Desde el madrugón de los tiempos, el cacique fue un producto patentado y exportado del vivir hispánico. Sin embargo, si antaño no precisaba de avales o coartadas para ejercer su arbitrio –el mando se le suponía como el valor en la mili– hoy día requiere capotes para la misma faena. El más común, la banderita.

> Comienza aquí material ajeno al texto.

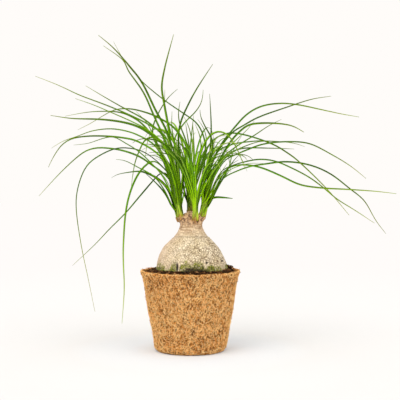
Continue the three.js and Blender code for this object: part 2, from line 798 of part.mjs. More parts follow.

Se le ve venir: espécimen de tronco añoso aunque se camufle en la fronda de las siglas y los votos. Es, como fue siempre, un tipo sin educación y sin complejos, que manda mucho y grita mucho: yo pago tu sueldo, aquí se hace lo que yo diga... Lecciones gratificantes y pedagógicas de toda la vida. Como antaño en los feudos, pretende que los votos que su partido tuvo sean sus mesnadas personales, ariete de sus rabietas. Acude a plenos o reuniones maldiciendo a gente que no está presente o no puede defenderse, con esa chulesca cobardía para la que está dotadísimo. Antes, durante y después vomita cual gárgola sus tremebundísimas amenazas ensayando arredrar a quien no se pliegue ante sus justos reclamos y marcial arrogancia. Porque manda (insiste). A menudo no tiene oficio ni beneficio y ha llegado donde está a base de flexionar la espalda y cambiar de chaquetilla según fuera necesario para mantener privilegios que estima suyos de natural. Enfundado en banderitas y arengas, custodia gallardamente identidades y purezas comarcales, nacionales o mediopensionistas, qué más da. A veces la aritmética política le convierte en necesario y, entonces, el drama (y la comedia) se intensifican. En cuanto huele elecciones, desempolva viejas y supuestas afrentas para disimulo de holganzas y, ofendido por estribor y por babor, arremete como pollo descabezado contra lo que sea con tal de aparecer en los papeles, aunque sea como la máscara ridícula que es. De nada sirve que se sepa que miente y las maneras tabernarias que le afean hasta los suyos. Qué más da. Alterna necedades y tópicos, falsea datos a fin de obtener réditos personales en su escalada a la propia conveniencia y provecho. A base de sentencias que revelan su catadura y la confusión en la que pesca, borda el papel que tan bien interpreta: el bufón malencarado. Es pintoresco.

¿A qué dedica el cacique abanderado el verano? Toma bebidas isotónicas (con gin) y se hace de cruces con sus estandartes y sus soflamas a la sombra.